We got there and I made the executive decision to go in because I've had to wait in the drive thru for a while before and that really ticks me off. As predicted, we're in and out of there pretty fast, but not before Back Seat Girl has scored some crayons, a coloring book and a sucker. On our way out I notice a flyer that says today is "Member Appreciation Day", so there is free hotdogs, cookies, chips, and soda starting at 10:30. I think to myself "hey, I can kill two birds here with one stone", so we throw BSG's loot in the car and head over to the tent.

As we are sitting under a tree eating our lunch, I look up to see my boss and two of my coworkers heading across the parking lot towards the tent. I look at my ratty shorts and old flip flops. I look at BSG who has decided to forgo the hotdog in favor of the cookie and chips and now has chocolate on her nose. BSB is sitting in his carseat drooling on himself wondering why he isn't eating a hotdog.

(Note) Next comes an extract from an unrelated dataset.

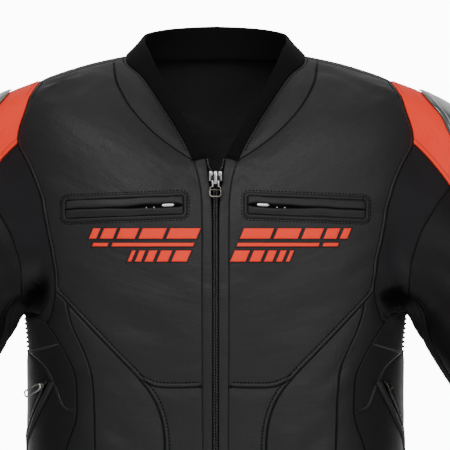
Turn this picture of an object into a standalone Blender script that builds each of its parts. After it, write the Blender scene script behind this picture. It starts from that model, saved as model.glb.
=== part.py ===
# A motorcycle jacket in its worn form, made of cut and sewn sheets.
# Metres. +Z is up, the front faces -Y, and +X is the wearer's left side.
# The origin lies inside the neck opening, at the height of the shoulder points.
import math
import bpy
import bmesh
import numpy as np
from mathutils.geometry import delaunay_2d_cdt
from mathutils import Vector

LEATHER = 0.0020
STRETCH = 0.0017
COLLAR_THICK = 0.0030
SEAM_GAP = 0.0003
LIFT = 0.0004
FRONT_SPACING = 0.022
BACK_SPACING = 0.031
SLEEVE_SPACING = 0.029
SEAM_SPACING = 0.020
PLATE_THICK = 0.0040
PLATE_LIFT = 0.0018
RIB_COUNT = 9
RIB_DEPTH = 0.0028
CHAIN_HALF = 0.0036
POCKET_IN = 0.0345
POCKET_OUT = 0.1632
POCKET_Z_IN = -0.1622
POCKET_Z_OUT = -0.1667
POCKET_HALF = 0.0101
POCKET_BORDER = 0.0040

# Horizontal shape of the body. Widths are half widths, and depths are measured from the side seam line.
# ring, side_x, side_z, front_y, front_z, back_y, back_z, squareness
TORSO_RINGS = [
    ("neck", 0.080, 0.0190, 0.058, -0.050, 0.060, 0.022, 2.0),
    ("collar foot", 0.101, 0.0090, 0.080, -0.078, 0.080, 0.012, 2.1),
    ("mid shoulder", 0.145, -0.0020, 0.101, -0.105, 0.102, -0.016, 2.2),
    ("shoulder tip", 0.195, -0.0185, 0.116, -0.135, 0.115, -0.050, 2.3),
    ("shoulder side", 0.227, -0.0330, 0.124, -0.160, 0.122, -0.085, 2.35),
    ("upper chest", 0.241, -0.0780, 0.130, -0.190, 0.127, -0.125, 2.4),
    ("chest", 0.240, -0.1450, 0.135, -0.230, 0.129, -0.175, 2.4),
    ("low chest", 0.229, -0.2180, 0.137, -0.270, 0.126, -0.230, 2.4),
    ("armpit", 0.217, -0.2850, 0.136, -0.315, 0.121, -0.290, 2.4),
    ("ribs", 0.213, -0.3450, 0.133, -0.360, 0.114, -0.350, 2.4),
    ("belly", 0.212, -0.4250, 0.130, -0.430, 0.108, -0.425, 2.4),
    ("waist", 0.208, -0.5000, 0.129, -0.500, 0.108, -0.500, 2.4),
    ("hip", 0.208, -0.5750, 0.131, -0.575, 0.113, -0.575, 2.4),
    ("hem", 0.210, -0.6450, 0.132, -0.645, 0.118, -0.645, 2.4),
]
HEM_Z = -0.645

# The armhole, from the shoulder point round the front and the armpit to the back.
# turn, torso angle, height, pull at the armhole, pull at the upper arm
ARMHOLE = [
    (0, 90.0, -0.0185, 0.42, 0.42),
    (12, 83.2, -0.0218, 0.40, 0.40),
    (20, 78.6, -0.0275, 0.37, 0.37),
    (30, 74.6, -0.0375, 0.34, 0.34),
    (45, 72.6, -0.0600, 0.27, 0.28),
    (58, 73.4, -0.0900, 0.20, 0.24),
    (72, 69.0, -0.1165, 0.14, 0.20),
    (86, 65.2, -0.1450, 0.11, 0.17),
    (98, 63.4, -0.1690, 0.09, 0.15),
    (112, 62.2, -0.1970, 0.075, 0.13),
    (126, 61.0, -0.2260, 0.065, 0.11),
    (136, 60.8, -0.2500, 0.060, 0.09),
    (146, 62.6, -0.2700, 0.055, 0.07),
    (153, 66.0, -0.2910, 0.050, 0.06),
    (160, 71.0, -0.2870, 0.045, 0.055),
    (170, 80.0, -0.2820, 0.042, 0.05),
    (180, 90.0, -0.2810, 0.042, 0.05),
    (192, 104.0, -0.2810, 0.045, 0.055),
    (205, 112.0, -0.2780, 0.055, 0.07),
    (222, 116.5, -0.2500, 0.065, 0.10),
    (242, 118.0, -0.2050, 0.09, 0.15),
    (262, 117.0, -0.1600, 0.12, 0.18),
    (285, 112.5, -0.1150, 0.18, 0.24),
    (308, 105.0, -0.0800, 0.28, 0.30),
    (335, 97.0, -0.0370, 0.36, 0.38),
    (360, 90.0, -0.0185, 0.42, 0.42),
]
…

When I look back up, I realize they all see me, so after they get their food they come over and sit with us in our disgusting, 'didn't think we were leaving the house today' state.

So, now it looks like on my days off I don't shower, wear the rattiest old clothes that I can find, dress my children in old faded cast-offs, and let my daughter eat chips and cookies for lunch.

I'm surprised I didn't back into anything while they all watched me load the kids into the wagon and leave.